DATA:
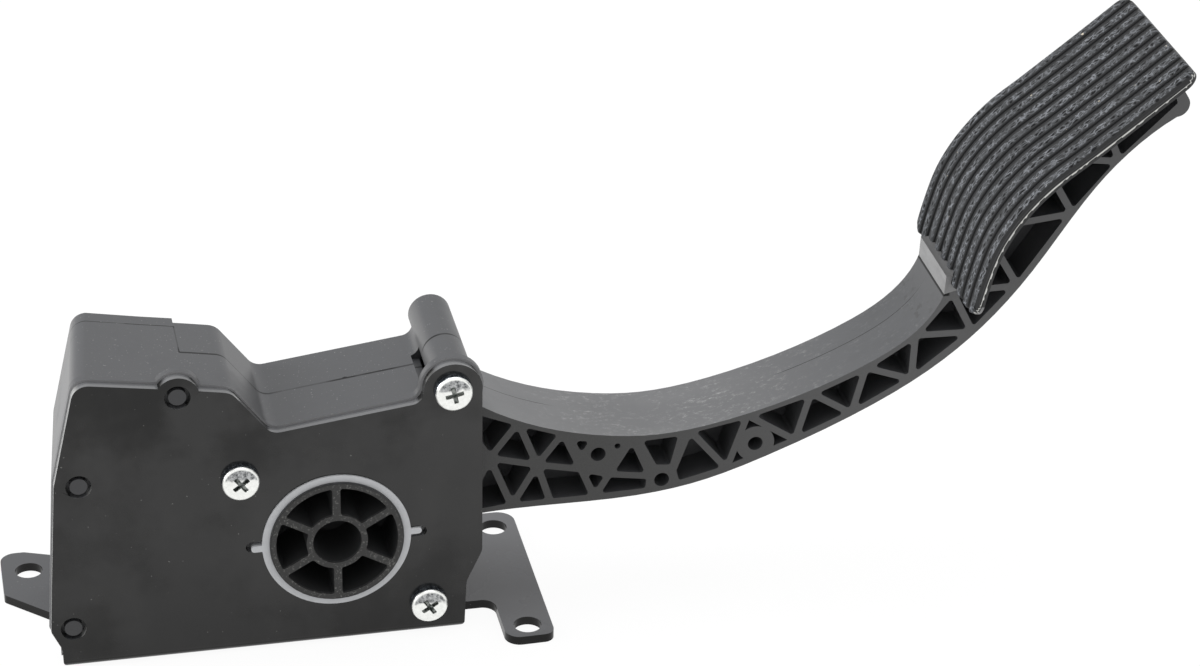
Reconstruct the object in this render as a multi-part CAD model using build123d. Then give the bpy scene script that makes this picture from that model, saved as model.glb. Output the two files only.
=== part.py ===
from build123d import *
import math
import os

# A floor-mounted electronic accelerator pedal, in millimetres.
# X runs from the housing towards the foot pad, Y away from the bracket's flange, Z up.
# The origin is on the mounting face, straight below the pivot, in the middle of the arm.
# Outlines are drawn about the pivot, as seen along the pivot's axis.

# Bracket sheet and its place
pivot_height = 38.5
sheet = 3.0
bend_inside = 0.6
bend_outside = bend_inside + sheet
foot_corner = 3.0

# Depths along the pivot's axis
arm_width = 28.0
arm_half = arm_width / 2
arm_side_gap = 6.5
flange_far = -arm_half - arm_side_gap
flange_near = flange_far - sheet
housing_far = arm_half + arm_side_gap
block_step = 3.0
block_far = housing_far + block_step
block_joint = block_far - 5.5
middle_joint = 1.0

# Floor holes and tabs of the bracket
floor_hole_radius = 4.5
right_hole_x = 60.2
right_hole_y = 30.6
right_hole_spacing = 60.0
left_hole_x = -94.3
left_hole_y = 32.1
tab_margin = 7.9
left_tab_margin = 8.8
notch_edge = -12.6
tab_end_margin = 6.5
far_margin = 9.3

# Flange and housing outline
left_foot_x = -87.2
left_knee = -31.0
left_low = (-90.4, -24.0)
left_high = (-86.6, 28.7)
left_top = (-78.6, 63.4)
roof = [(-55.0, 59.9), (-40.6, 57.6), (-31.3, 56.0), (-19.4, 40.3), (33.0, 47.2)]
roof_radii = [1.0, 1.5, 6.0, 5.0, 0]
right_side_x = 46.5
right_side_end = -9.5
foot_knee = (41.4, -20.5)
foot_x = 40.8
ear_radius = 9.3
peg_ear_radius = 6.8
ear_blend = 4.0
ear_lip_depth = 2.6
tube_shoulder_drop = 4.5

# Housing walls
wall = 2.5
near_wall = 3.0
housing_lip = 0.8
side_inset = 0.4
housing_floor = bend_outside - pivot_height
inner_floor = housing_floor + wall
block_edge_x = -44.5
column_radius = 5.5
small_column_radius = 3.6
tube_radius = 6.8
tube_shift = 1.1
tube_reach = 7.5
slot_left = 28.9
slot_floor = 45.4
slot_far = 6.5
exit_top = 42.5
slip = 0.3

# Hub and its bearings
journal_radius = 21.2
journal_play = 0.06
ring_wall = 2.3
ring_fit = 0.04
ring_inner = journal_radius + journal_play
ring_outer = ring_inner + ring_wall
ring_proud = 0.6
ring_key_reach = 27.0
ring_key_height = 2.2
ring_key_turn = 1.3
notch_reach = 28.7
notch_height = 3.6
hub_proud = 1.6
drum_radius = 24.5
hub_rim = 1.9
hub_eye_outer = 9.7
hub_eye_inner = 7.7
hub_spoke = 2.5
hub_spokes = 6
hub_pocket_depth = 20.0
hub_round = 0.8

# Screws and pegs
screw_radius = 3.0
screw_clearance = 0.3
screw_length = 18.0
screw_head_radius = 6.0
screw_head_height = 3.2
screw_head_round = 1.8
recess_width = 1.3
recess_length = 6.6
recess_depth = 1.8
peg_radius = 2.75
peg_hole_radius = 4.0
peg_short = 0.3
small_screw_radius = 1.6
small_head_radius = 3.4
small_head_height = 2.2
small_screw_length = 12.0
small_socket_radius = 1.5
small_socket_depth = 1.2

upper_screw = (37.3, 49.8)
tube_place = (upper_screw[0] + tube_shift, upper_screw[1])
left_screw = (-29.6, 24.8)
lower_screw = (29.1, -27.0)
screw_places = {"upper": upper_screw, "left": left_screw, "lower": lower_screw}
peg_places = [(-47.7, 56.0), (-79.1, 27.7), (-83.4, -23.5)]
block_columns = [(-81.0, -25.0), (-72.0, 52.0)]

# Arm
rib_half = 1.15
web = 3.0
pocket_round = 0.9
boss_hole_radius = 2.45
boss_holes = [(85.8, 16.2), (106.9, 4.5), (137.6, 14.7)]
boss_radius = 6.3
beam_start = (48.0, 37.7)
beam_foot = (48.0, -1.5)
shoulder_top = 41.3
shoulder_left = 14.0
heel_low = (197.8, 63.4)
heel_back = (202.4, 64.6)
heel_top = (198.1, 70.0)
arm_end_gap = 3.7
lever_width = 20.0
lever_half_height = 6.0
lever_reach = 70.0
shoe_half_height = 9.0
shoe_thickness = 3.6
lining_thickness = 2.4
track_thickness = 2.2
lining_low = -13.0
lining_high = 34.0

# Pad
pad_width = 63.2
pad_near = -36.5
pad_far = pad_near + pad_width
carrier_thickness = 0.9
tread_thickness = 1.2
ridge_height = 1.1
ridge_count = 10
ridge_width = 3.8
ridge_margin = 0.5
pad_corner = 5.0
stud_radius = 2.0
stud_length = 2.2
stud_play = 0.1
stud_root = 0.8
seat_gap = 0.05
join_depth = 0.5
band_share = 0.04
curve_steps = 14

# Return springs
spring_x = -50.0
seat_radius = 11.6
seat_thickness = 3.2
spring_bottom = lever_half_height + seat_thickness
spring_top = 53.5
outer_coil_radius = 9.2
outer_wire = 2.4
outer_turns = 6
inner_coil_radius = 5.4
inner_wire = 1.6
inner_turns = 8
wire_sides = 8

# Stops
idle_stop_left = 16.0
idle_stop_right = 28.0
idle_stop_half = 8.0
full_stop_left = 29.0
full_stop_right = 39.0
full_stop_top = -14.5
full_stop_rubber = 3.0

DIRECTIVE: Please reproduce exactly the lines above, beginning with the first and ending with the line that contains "tube_shoulder_drop = 4.5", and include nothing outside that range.

CORRECT RESPONSE:
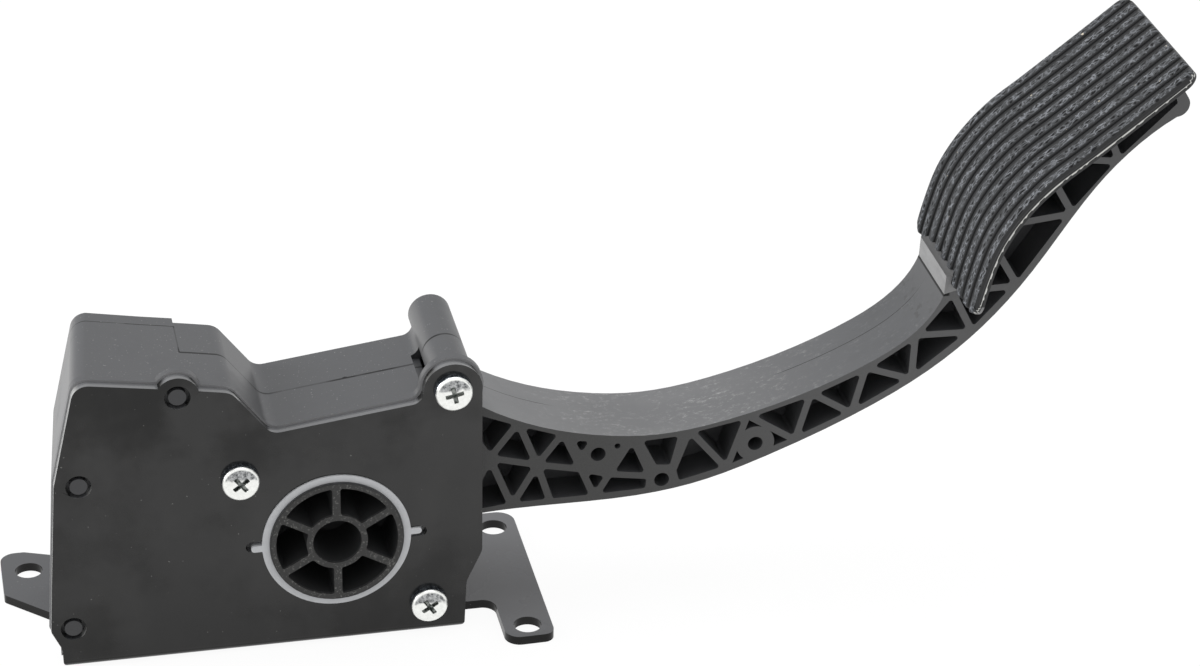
Reconstruct the object in this render as a multi-part CAD model using build123d. Then give the bpy scene script that makes this picture from that model, saved as model.glb. Output the two files only.
=== part.py ===
from build123d import *
import math
import os

# A floor-mounted electronic accelerator pedal, in millimetres.
# X runs from the housing towards the foot pad, Y away from the bracket's flange, Z up.
# The origin is on the mounting face, straight below the pivot, in the middle of the arm.
# Outlines are drawn about the pivot, as seen along the pivot's axis.

# Bracket sheet and its place
pivot_height = 38.5
sheet = 3.0
bend_inside = 0.6
bend_outside = bend_inside + sheet
foot_corner = 3.0

# Depths along the pivot's axis
arm_width = 28.0
arm_half = arm_width / 2
arm_side_gap = 6.5
flange_far = -arm_half - arm_side_gap
flange_near = flange_far - sheet
housing_far = arm_half + arm_side_gap
block_step = 3.0
block_far = housing_far + block_step
block_joint = block_far - 5.5
middle_joint = 1.0

# Floor holes and tabs of the bracket
floor_hole_radius = 4.5
right_hole_x = 60.2
right_hole_y = 30.6
right_hole_spacing = 60.0
left_hole_x = -94.3
left_hole_y = 32.1
tab_margin = 7.9
left_tab_margin = 8.8
notch_edge = -12.6
tab_end_margin = 6.5
far_margin = 9.3

# Flange and housing outline
left_foot_x = -87.2
left_knee = -31.0
left_low = (-90.4, -24.0)
left_high = (-86.6, 28.7)
left_top = (-78.6, 63.4)
roof = [(-55.0, 59.9), (-40.6, 57.6), (-31.3, 56.0), (-19.4, 40.3), (33.0, 47.2)]
roof_radii = [1.0, 1.5, 6.0, 5.0, 0]
right_side_x = 46.5
right_side_end = -9.5
foot_knee = (41.4, -20.5)
foot_x = 40.8
ear_radius = 9.3
peg_ear_radius = 6.8
ear_blend = 4.0
ear_lip_depth = 2.6
tube_shoulder_drop = 4.5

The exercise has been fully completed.